__Written task__. Word for word, restate every line of the material.

****

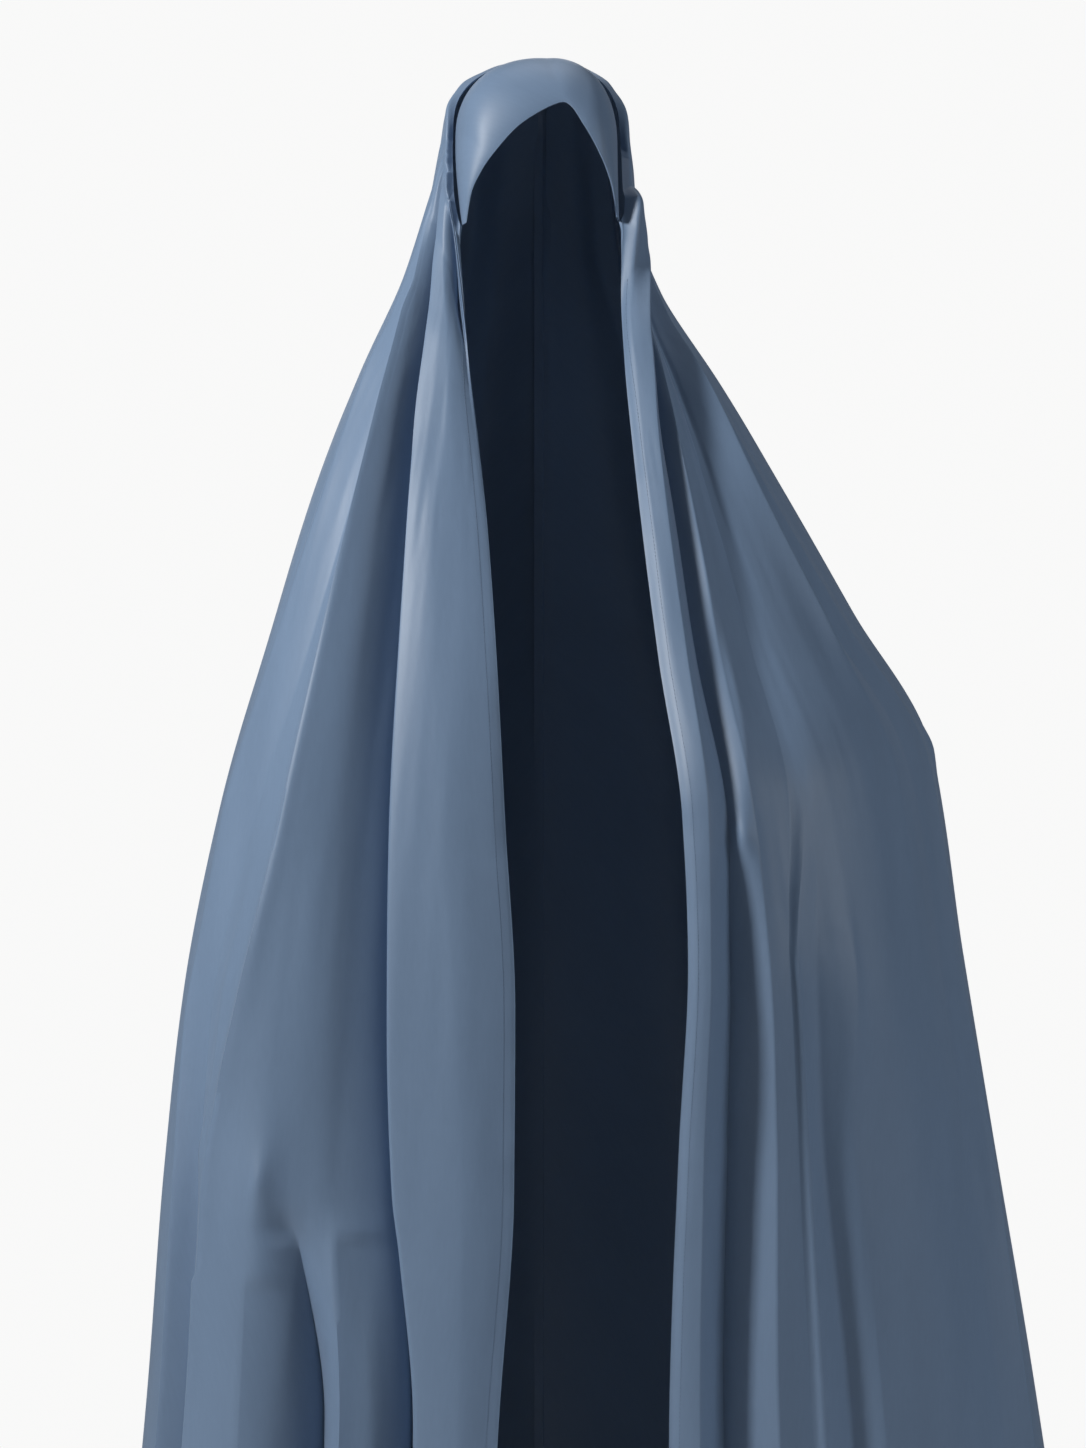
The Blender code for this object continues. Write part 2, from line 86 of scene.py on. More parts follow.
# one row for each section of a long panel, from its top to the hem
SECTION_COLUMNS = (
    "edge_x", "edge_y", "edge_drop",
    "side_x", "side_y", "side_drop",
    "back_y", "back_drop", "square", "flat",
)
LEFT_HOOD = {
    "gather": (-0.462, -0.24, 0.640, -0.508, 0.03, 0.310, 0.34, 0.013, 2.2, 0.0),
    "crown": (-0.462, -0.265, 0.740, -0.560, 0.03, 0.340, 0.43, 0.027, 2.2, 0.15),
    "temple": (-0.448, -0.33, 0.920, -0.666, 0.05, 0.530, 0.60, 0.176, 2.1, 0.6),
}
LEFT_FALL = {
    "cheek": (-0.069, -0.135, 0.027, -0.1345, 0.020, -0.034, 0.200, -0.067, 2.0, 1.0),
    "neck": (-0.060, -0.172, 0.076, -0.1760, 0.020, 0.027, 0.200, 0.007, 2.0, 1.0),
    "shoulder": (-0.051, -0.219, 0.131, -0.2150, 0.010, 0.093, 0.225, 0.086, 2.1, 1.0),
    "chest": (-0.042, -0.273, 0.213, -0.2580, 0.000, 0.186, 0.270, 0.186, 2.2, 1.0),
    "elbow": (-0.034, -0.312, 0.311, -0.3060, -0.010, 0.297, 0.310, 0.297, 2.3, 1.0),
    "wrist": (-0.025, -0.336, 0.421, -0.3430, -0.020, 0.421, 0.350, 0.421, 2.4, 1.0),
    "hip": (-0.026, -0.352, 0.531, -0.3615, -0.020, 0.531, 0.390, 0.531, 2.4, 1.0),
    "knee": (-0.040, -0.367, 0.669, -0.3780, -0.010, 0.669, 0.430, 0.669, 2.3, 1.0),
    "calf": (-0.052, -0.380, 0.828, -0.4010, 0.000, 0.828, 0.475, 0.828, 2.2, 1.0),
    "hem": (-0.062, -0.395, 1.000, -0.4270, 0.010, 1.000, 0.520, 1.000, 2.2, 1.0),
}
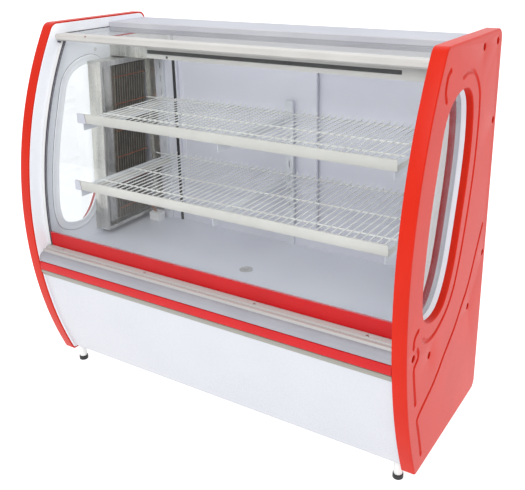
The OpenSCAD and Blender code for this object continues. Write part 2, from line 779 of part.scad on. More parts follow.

****

__Reply__.
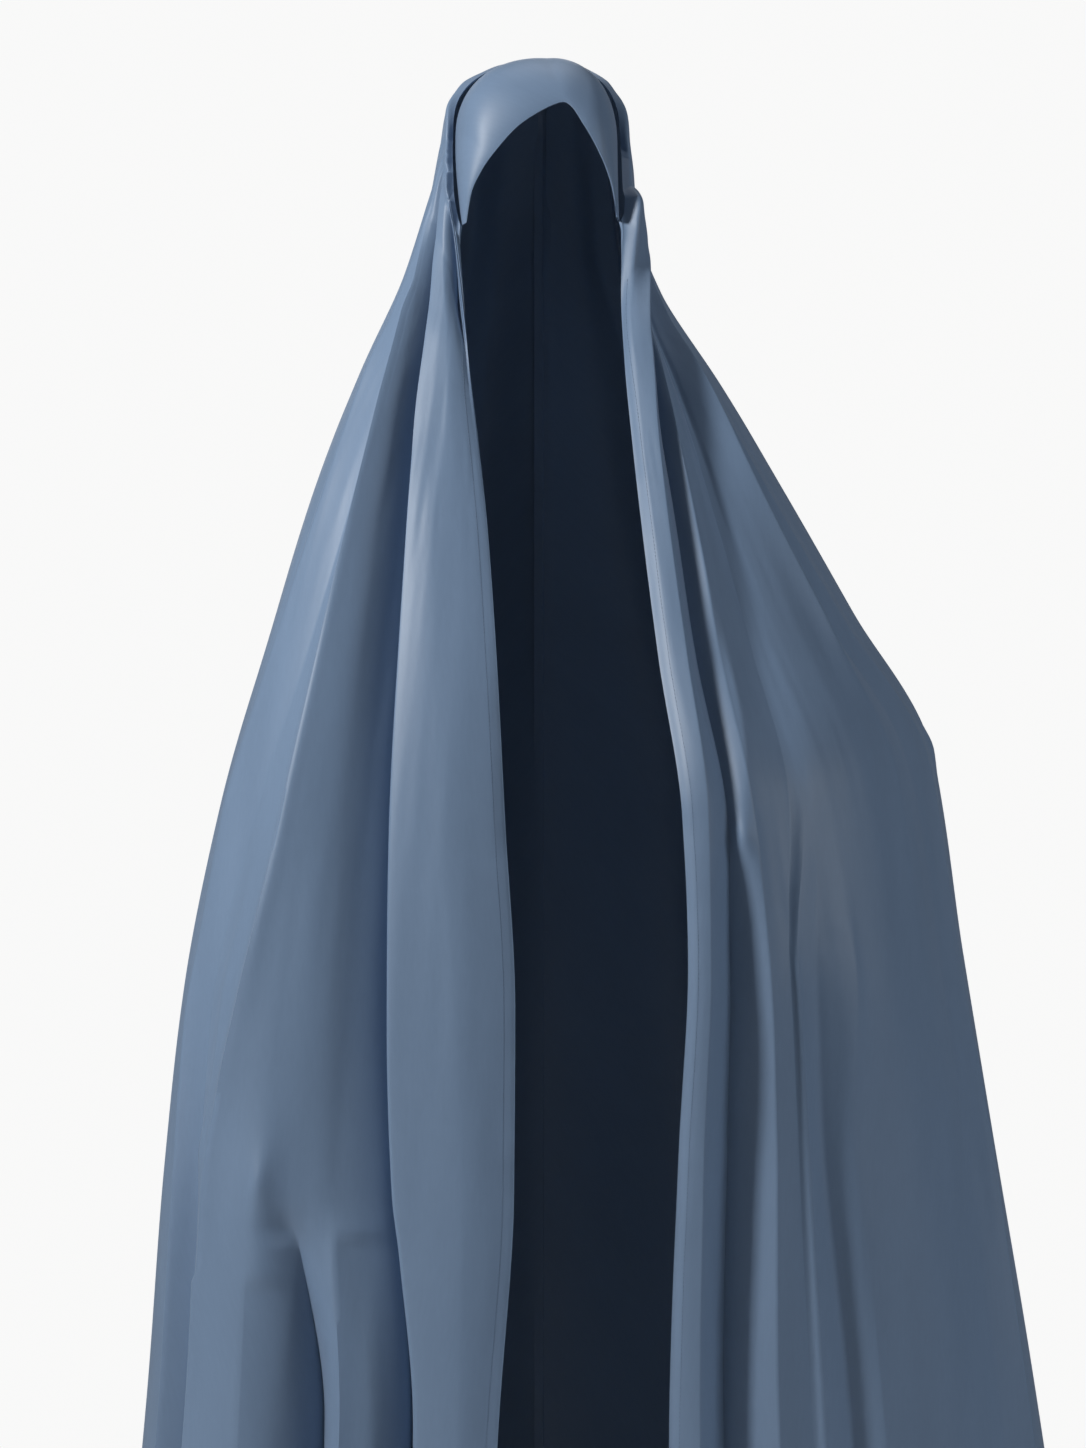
The Blender code for this object continues. Write part 2, from line 86 of scene.py on. More parts follow.
# one row for each section of a long panel, from its top to the hem
SECTION_COLUMNS = (
    "edge_x", "edge_y", "edge_drop",
    "side_x", "side_y", "side_drop",
    "back_y", "back_drop", "square", "flat",
)
LEFT_HOOD = {
    "gather": (-0.462, -0.24, 0.640, -0.508, 0.03, 0.310, 0.34, 0.013, 2.2, 0.0),
    "crown": (-0.462, -0.265, 0.740, -0.560, 0.03, 0.340, 0.43, 0.027, 2.2, 0.15),
    "temple": (-0.448, -0.33, 0.920, -0.666, 0.05, 0.530, 0.60, 0.176, 2.1, 0.6),
}
LEFT_FALL = {
    "cheek": (-0.069, -0.135, 0.027, -0.1345, 0.020, -0.034, 0.200, -0.067, 2.0, 1.0),
    "neck": (-0.060, -0.172, 0.076, -0.1760, 0.020, 0.027, 0.200, 0.007, 2.0, 1.0),
    "shoulder": (-0.051, -0.219, 0.131, -0.2150, 0.010, 0.093, 0.225, 0.086, 2.1, 1.0),
    "chest": (-0.042, -0.273, 0.213, -0.2580, 0.000, 0.186, 0.270, 0.186, 2.2, 1.0),
    "elbow": (-0.034, -0.312, 0.311, -0.3060, -0.010, 0.297, 0.310, 0.297, 2.3, 1.0),
    "wrist": (-0.025, -0.336, 0.421, -0.3430, -0.020, 0.421, 0.350, 0.421, 2.4, 1.0),
    "hip": (-0.026, -0.352, 0.531, -0.3615, -0.020, 0.531, 0.390, 0.531, 2.4, 1.0),
    "knee": (-0.040, -0.367, 0.669, -0.3780, -0.010, 0.669, 0.430, 0.669, 2.3, 1.0),
    "calf": (-0.052, -0.380, 0.828, -0.4010, 0.000, 0.828, 0.475, 0.828, 2.2, 1.0),
    "hem": (-0.062, -0.395, 1.000, -0.4270, 0.010, 1.000, 0.520, 1.000, 2.2, 1.0),
}
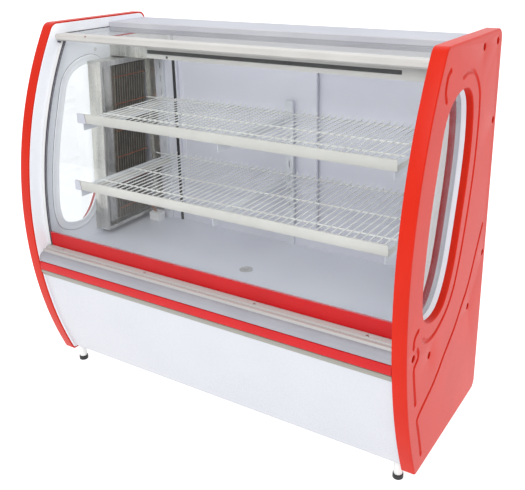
The OpenSCAD and Blender code for this object continues. Write part 2, from line 779 of part.scad on. More parts follow.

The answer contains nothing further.